Write out the listing below again, precisely as it is given.
## start PROVIDED ENTRIES
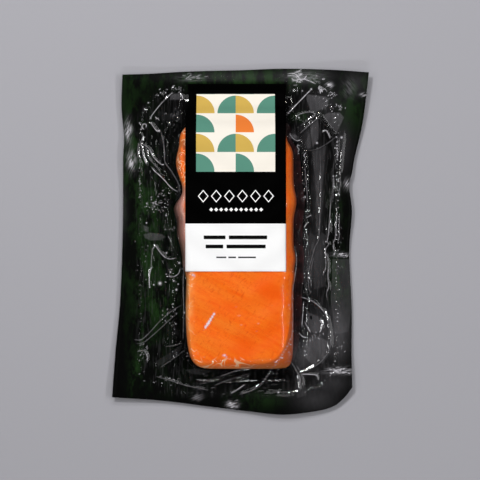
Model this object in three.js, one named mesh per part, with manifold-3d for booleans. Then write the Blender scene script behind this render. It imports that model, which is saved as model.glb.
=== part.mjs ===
// A vacuum pack of frozen king salmon, lying flat with its label up.
// A black backing film and a clear front film are sealed round their edges. Between them lies one
// skin-on portion of salmon. The air is drawn out, so both films hug the fish and crumple beside it.
// Millimetres, +Z up, +Y towards the label's upper edge. The origin is on the table under the middle.
import * as THREE from "three";
import { mergeVertices } from "three/addons/utils/BufferGeometryUtils.js";
import Module from "manifold-3d";

// ---- Driving dimensions -------------------------------------------------------------------------

const GAP = 0.3; // air kept between neighbouring pieces
const WEB = 0.6; // backing film, thicker than the real 0.15 so that it is a sound solid
const FILM = 0.7; // clear film, the same
const PAPER = 0.25; // label stock
const INK = 0.15; // a printed field, drawn as a thin panel
const BURY = 40; // how far a block runs on below the surface that will trim it

const POCKET_LIFT = 1.8; // the films rise this much off the table beside the fish
const POCKET_REACH = 22; // and reach that height this far from it
const SEAL_LIFT = 0.8; // the flat sealed rim stands a little above the crumpled pocket

// The pack's edges as seen from above, each through as few points as its bend needs: y over x for the
// top and bottom, x over y for the sides.
const EDGES = {
  top: through([-78, 110.2], [-60, 110.8], [-40, 112.1], [-20, 112.8], [0, 113.2], [28, 114.2], [60, 113.4], [85.3, 111.6]),
  bottom: through(
    [-84.6, -103.5], [-50, -106], [-20, -109.8], [5, -112.8], [28, -115], [45, -113.6], [57, -111.4], [64, -108.4],
    [70, -102.8], [74.3, -97],
  ),
  left: through([-103.5, -84.6], [-75, -82.6], [-40, -79.4], [10, -77.6], [55, -77.3], [68, -76.7], [88, -78.4], [110.2, -77.8]),
  right: through(
    [-97, 74.3], [-75, 73.9], [-45, 74], [-10, 72.4], [0, 72.7], [20, 74.1], [37.6, 72.3], [45, 74.2], [54, 75.7],
    [73, 80.2], [84, 82.1], [111.6, 85.3],
  ),
};

// Where the rim leaves the table: place, rise and spread of each curl.
const CURLS = [
  { x: 86, y: 112, rise: 3.6, spread: 34 },
  { x: 78, y: 30, rise: 2.6, spread: 20 },
  { x: -80, y: 112, rise: 1.8, spread: 26 },
  { x: -80, y: 58, rise: 1.6, spread: 15 },
  { x: -86, y: -104, rise: 2, spread: 28 },
  { x: 30, y: -116, rise: 1.8, spread: 22 },
  { x: 76, y: -92, rise: 2.4, spread: 18 },
];

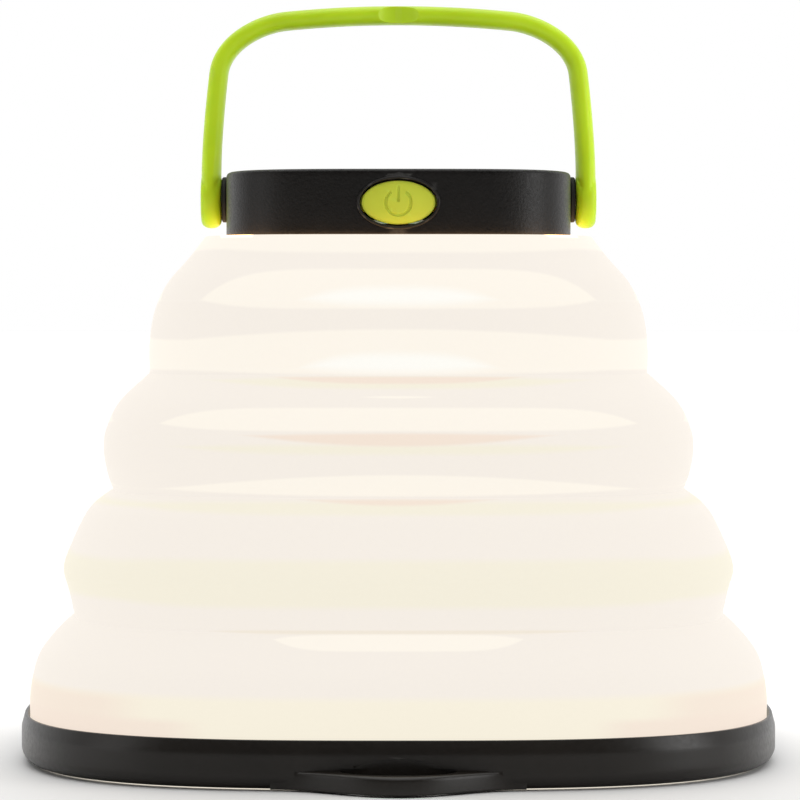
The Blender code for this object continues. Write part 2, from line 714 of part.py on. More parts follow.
## end PROVIDED ENTRIES
> _EXERCISE RESULT_:
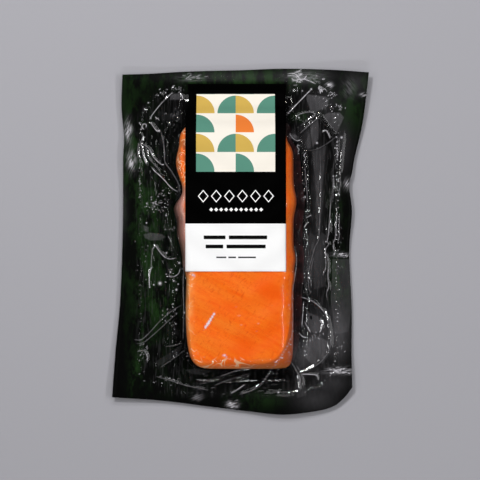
Model this object in three.js, one named mesh per part, with manifold-3d for booleans. Then write the Blender scene script behind this render. It imports that model, which is saved as model.glb.
=== part.mjs ===
// A vacuum pack of frozen king salmon, lying flat with its label up.
// A black backing film and a clear front film are sealed round their edges. Between them lies one
// skin-on portion of salmon. The air is drawn out, so both films hug the fish and crumple beside it.
// Millimetres, +Z up, +Y towards the label's upper edge. The origin is on the table under the middle.
import * as THREE from "three";
import { mergeVertices } from "three/addons/utils/BufferGeometryUtils.js";
import Module from "manifold-3d";

// ---- Driving dimensions -------------------------------------------------------------------------

const GAP = 0.3; // air kept between neighbouring pieces
const WEB = 0.6; // backing film, thicker than the real 0.15 so that it is a sound solid
const FILM = 0.7; // clear film, the same
const PAPER = 0.25; // label stock
const INK = 0.15; // a printed field, drawn as a thin panel
const BURY = 40; // how far a block runs on below the surface that will trim it

const POCKET_LIFT = 1.8; // the films rise this much off the table beside the fish
const POCKET_REACH = 22; // and reach that height this far from it
const SEAL_LIFT = 0.8; // the flat sealed rim stands a little above the crumpled pocket

// The pack's edges as seen from above, each through as few points as its bend needs: y over x for the
// top and bottom, x over y for the sides.
const EDGES = {
  top: through([-78, 110.2], [-60, 110.8], [-40, 112.1], [-20, 112.8], [0, 113.2], [28, 114.2], [60, 113.4], [85.3, 111.6]),
  bottom: through(
    [-84.6, -103.5], [-50, -106], [-20, -109.8], [5, -112.8], [28, -115], [45, -113.6], [57, -111.4], [64, -108.4],
    [70, -102.8], [74.3, -97],
  ),
  left: through([-103.5, -84.6], [-75, -82.6], [-40, -79.4], [10, -77.6], [55, -77.3], [68, -76.7], [88, -78.4], [110.2, -77.8]),
  right: through(
    [-97, 74.3], [-75, 73.9], [-45, 74], [-10, 72.4], [0, 72.7], [20, 74.1], [37.6, 72.3], [45, 74.2], [54, 75.7],
    [73, 80.2], [84, 82.1], [111.6, 85.3],
  ),
};

// Where the rim leaves the table: place, rise and spread of each curl.
const CURLS = [
  { x: 86, y: 112, rise: 3.6, spread: 34 },
  { x: 78, y: 30, rise: 2.6, spread: 20 },
  { x: -80, y: 112, rise: 1.8, spread: 26 },
  { x: -80, y: 58, rise: 1.6, spread: 15 },
  { x: -86, y: -104, rise: 2, spread: 28 },
  { x: 30, y: -116, rise: 1.8, spread: 22 },
  { x: 76, y: -92, rise: 2.4, spread: 18 },
];

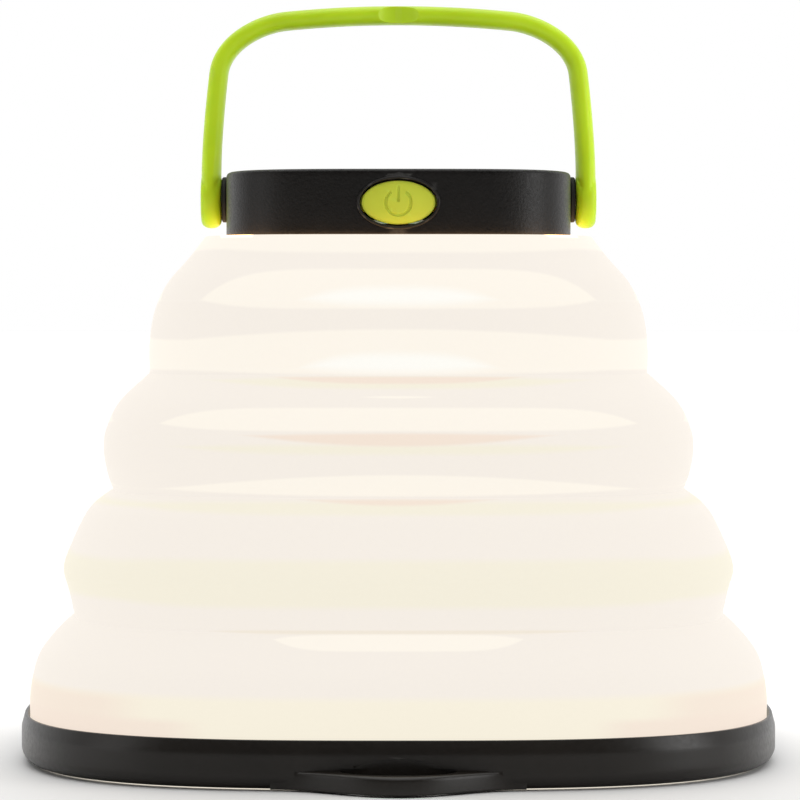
The Blender code for this object continues. Write part 2, from line 714 of part.py on. More parts follow.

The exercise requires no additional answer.